Membaca tidak harus bacaan yang berat. Bahkan membaca fiksi juga bisa memberikan kita manfaat. Fiksi terbukti dapat meningkatkan empati dan kepekaan sosial. Sebab kita akan menjadi tokoh yang ada di dalam sebuah karya, seperti novel atau cerita pendek. Untuk bisa memahami perasaannya, bagaimana ia mencapai tujuan dan menyelesaikan permasalahan yang muncul di dalam alur cerita.

Membaca pun bukan melulu soal literasi. Kita harus pula membaca anggota tim, rekan kerja kita. Membaca suasana hatinya, membaca ekspresi wajahnya, membaca cara ia merespon kita, membaca semuanya. Dengan begitu, sebagai seorang pemimpin, kita akan lebih mudah memahami dan mengarahkan tim. Ini perlu dilatih, salah satu caranya dengan banyak membaca buku!

Saya pernah membuat tulisan yang berisi banyak rekomendasi bacaan tentang hubungan manusia pada esai Love as a Service, bisa dibaca pada link berikut: https://www.safrizal-ariyandi.com/2023/12/love-as-service-laas.html

Pixel Arti Soi


9. Jangan Berhenti Belajar

Syahdan, menjadi pemimpin adalah tentang menjadi manusia sejati.
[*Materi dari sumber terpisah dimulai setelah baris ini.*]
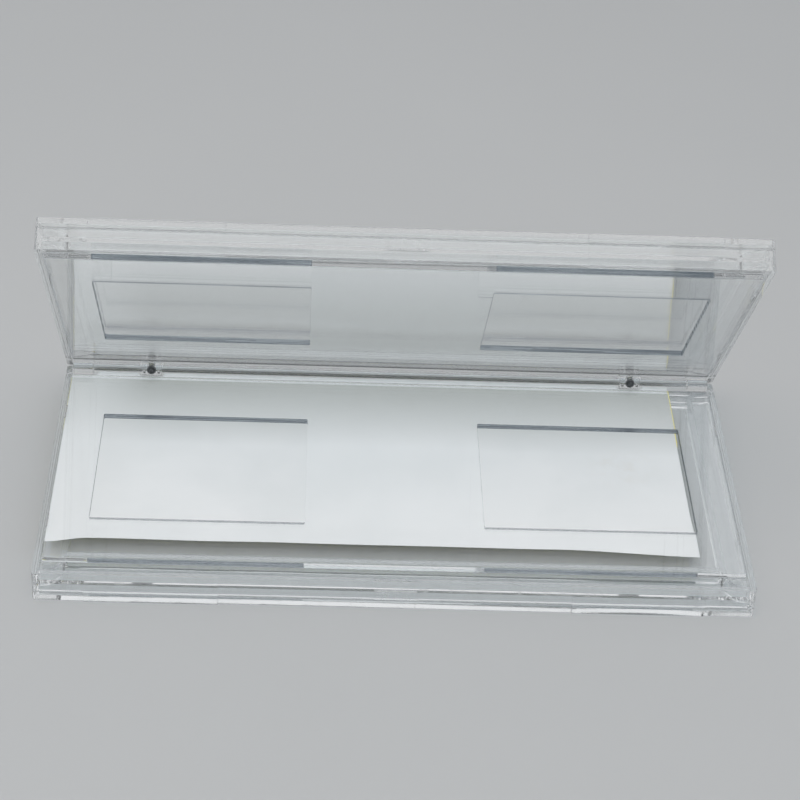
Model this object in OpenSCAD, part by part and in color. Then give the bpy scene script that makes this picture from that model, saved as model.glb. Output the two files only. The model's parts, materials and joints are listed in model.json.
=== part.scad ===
// Folding wet palette in clear plastic.
// Two like halves, hinged along the back edge. Each half is an outer cover, a frame
// with a floor deck, and a well plate with two rectangular openings.
// The lower half holds a damp cloth and the palette paper under its well plate, which
// rests on them. The upper half has side ledges in their place.
// Origin: centre of the underside. +X is to the right, the front edge faces -Y.

/* [Case] */
// Width of each half
case_w = 200; // [180:1:240]
// Depth of each half, from the front edge to the hinge axis
case_d = 100; // [95:1:130]
// Thickness of the outer walls
wall = 1.8; // [1.6:0.1:2.4]
// Radius of the upright corner edges
corner_r = 1.0; // [0.6:0.1:3]
// Angle that the lid stands open at
lid_open = 52.8; // [0:0.1:180]
// Gap between the two rims when the lid is shut
rim_gap = 0.1; // [0.06:0.02:0.3]

/* [Cover] */
// Thickness of the cover's flat plate
cover_t = 1.5; // [1.2:0.1:2.5]
// Height of the cover with its skirt
cover_h = 2.8; // [2.6:0.1:4]
// Thickness of the cover's skirt
skirt_t = 0.9; // [0.7:0.1:1.1]
// Width of the seam line that shows between cover and frame
seam_gap = 0.4; // [0.3:0.1:0.8]
// Gap between the skirt and the frame's tongue
tongue_gap = 0.1; // [0.05:0.05:0.2]

/* [Frame] */
// Height of the frame above the seam line
frame_h = 6.0; // [5.6:0.1:8]
// Thickness of the floor deck
deck_t = 1.4; // [1:0.1:2]
// Width of the ledges that carry the well plate
ledge_w = 0.7; // [0.5:0.1:1]
// Thickness of the ribs below the deck
rib_t = 1.8; // [1.2:0.1:2.4]
// Distance of the side ribs from the outer faces
rib_inset_side = 6.8; // [5:0.1:10]
// Distance of the front rib from the front face
rib_inset_front = 11.1; // [9:0.1:16]
// Distance of the back rib from the hinge axis
rib_inset_back = 3.9; // [3:0.1:8]
// Thickness of the webs that join the rib corners to the walls
web_t = 1.2; // [0.8:0.1:2]
// Length of each snap nib over the well plate's edge
nib_l = 6; // [3:0.5:12]
// Height that a snap nib stands out of the wall
nib_out = 0.5; // [0.3:0.05:0.6]
// Distance of the two rows of snap nibs from the hinge axis
nib_places = [24, 76];
// Width of the rough gate mark in the middle of the front edge
gate_w = 12; // [6:1:16]
// Height of the gate mark
gate_h = 3.4; // [2:0.1:5]
// Height that the gate mark stands out of the front face
gate_out = 0.3; // [0.1:0.05:0.5]

/* [Finger pads] */
// Width of each raised pad on the front face
pad_w = 37; // [20:1:50]
// Distance of each pad from the side of the case
pad_inset = 14; // [8:1:20]
// Height that a pad stands out of the front face
pad_out = 0.35; // [0.2:0.05:1]

/* [Well plate] */
// Thickness of the well plate
plate_t = 1.7; // [1.2:0.1:2.2]
// Distance of the well plate's face below the rim
plate_drop = 0.5; // [0.4:0.1:1.5]
// Gap round the well plate's edges
plate_gap = 0.2; // [0.1:0.05:0.5]
// Distance of the plate's back edge from the hinge axis
plate_back = 4.1; // [3.8:0.1:6]
// Distance of the plate's front edge from the front face
plate_front = 8; // [6:0.5:16]
// Width of each well
well_w = 61; // [40:1:68]
// Depth of each well, front to back
well_d = 49.7; // [30:0.1:60]
// Bar between the two wells
well_bar = 51.2; // [20:0.2:60]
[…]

Arif, bijaksana, utuh. Salah satu ciri menjadi manusia ialah terus belajar selama hayat masih di kandung badan. Ilmu akan mengantarkan kita kepada kebijaksanaan, pondasi dasar bagaimana kita berinteraksi dengan manusia, dalam hal ini: anggota tim kita.

Seorang pemimpin adalah seseorang yang telah selesai dengan dirinya sendiri, mempermudah dan menyederhanakan urusan, seorang visioner, memiliki inisiatif tinggi, menghormati semua orang, menjadi pendengar yang baik, menjadi teladan, gemar membaca, dan tidak pernah berhenti belajar. Sehingga dapat menyebutkan lebih banyak sifat dan karakteristik pemimpin ideal selain apa yang sudah dijelaskan di atas. Pula, untuk dapat menginformasikan kepada saya, diri yang daif ini apabila ada yang kurang dan keliru dari tulisan sederhana ini. Yang semata-mata untuk mengikat hikmah dari kepemimpinan yang pernah dilakukan.

Selamat menjadi pemimpin, orang-orang hebat! Kita sambut pemilu 2029 dengan demokrasi yang sehat, yang memanusiakan manusia, yang mengedepankan akal sehat, yang berorientasi akhirat.